Communicating investment results and business performance in a standardized, universally understood format makes ROI one of the most useful metrics for comparing notes with other investors, presenting investment cases to partners or advisors, and evaluating business performance against industry benchmarks.

The Limits of a Single Number

Return on investment is a tool, and like every tool it works best for specific jobs and poorly for others. Its most significant limitation is that it is a backward-looking measure of what has already happened, and past ROI has genuinely limited predictive value for future ROI in most investment categories, since the factors that produced historical returns do not necessarily persist into the future.

Risk is not reflected in ROI at all. Two investments with identical ROI may have involved radically different levels of uncertainty, volatility, and potential for loss, making the ROI comparison incomplete without a corresponding assessment of the risk taken to achieve it.
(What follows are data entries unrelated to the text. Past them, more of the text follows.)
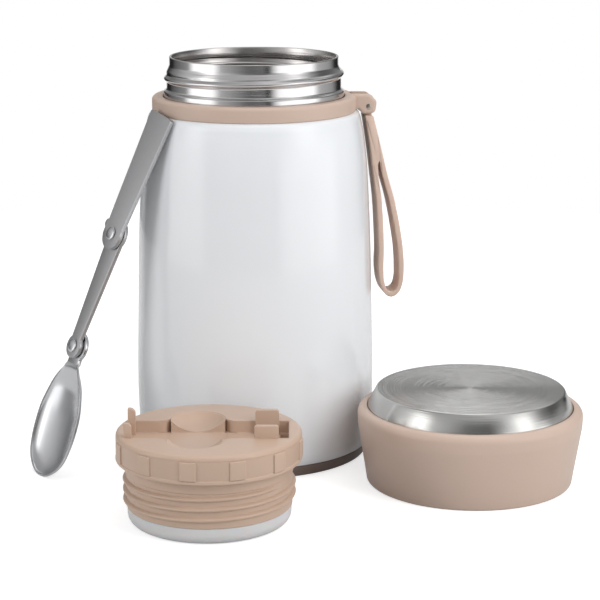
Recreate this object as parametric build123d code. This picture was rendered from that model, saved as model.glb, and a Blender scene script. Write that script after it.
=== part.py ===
from build123d import *
import os
from math import atan, cos, degrees, radians, sin

# Insulated food jar: a steel vacuum jar with its screw stopper, screw cap, folding spoon and carry strap.
# Millimetres. The origin is the centre of the jar's underside, +Z up, and the strap hangs on the +X side.
# The jar stands open: the stopper and the cap rest beside it and the spoon leans on the jar's shoulder.

# Jar
RIM_Z = 181.45  # the lip, above the table
RIM_R = 37.8  # the neck at the lip
NECK_R = 39.1  # the neck below its thread
NECK_FOOT_R = 40.5  # where the neck flares, in the collar
NECK_FLARE = (3.4, 2.3)  # the flare's ends, above the collar
NECK_THREAD_Z = 170.6
NECK_THREAD_PROUD = 1.2
SHOULDER_Z = 157.2  # the flat shoulder under the collar
SHOULDER_R = 46.4
BELLY_R = 54.0  # the widest place
BELLY_Z = 26.0
SHELL_FOOT_Z = 5.2  # the shell's lower edge
STEEL = 0.8  # wall of the vessel's shells
VESSEL_R = 44.0  # the inner vessel
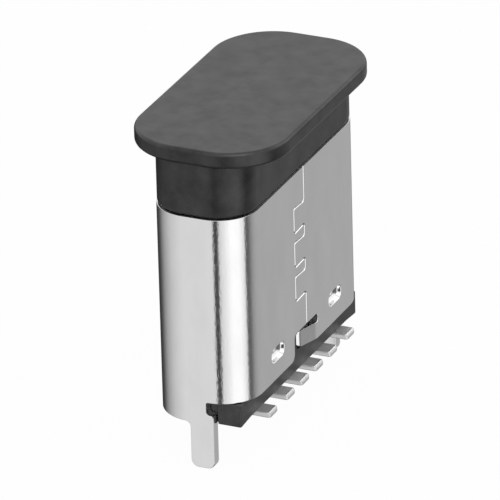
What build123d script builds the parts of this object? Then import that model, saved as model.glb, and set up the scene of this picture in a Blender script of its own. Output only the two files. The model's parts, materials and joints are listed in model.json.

Risk-adjusted return measures, which compare return against a measure of the volatility or risk involved in achieving it, provide a more complete picture than raw ROI alone when the goal is evaluating investment quality rather than simply measuring historical outcomes.

Qualitative factors relevant to investment decisions, including the quality of management, the competitive dynamics of an industry, the regulatory environment affecting a business, and the sustainability of the conditions that produced past returns, are entirely absent from an ROI calculation that deals only in numbers. A high historical ROI achieved under conditions that no longer exist is not a reliable guide to future performance, and treating it as such is one of the most common applications of ROI that produces misleading investment conclusions.

ROI is genuinely most useful not as the final word on whether an investment was good or bad, but as a starting point for a more complete analysis that incorporates time, risk, opportunity cost, taxes, and the qualitative factors that numbers alone cannot capture.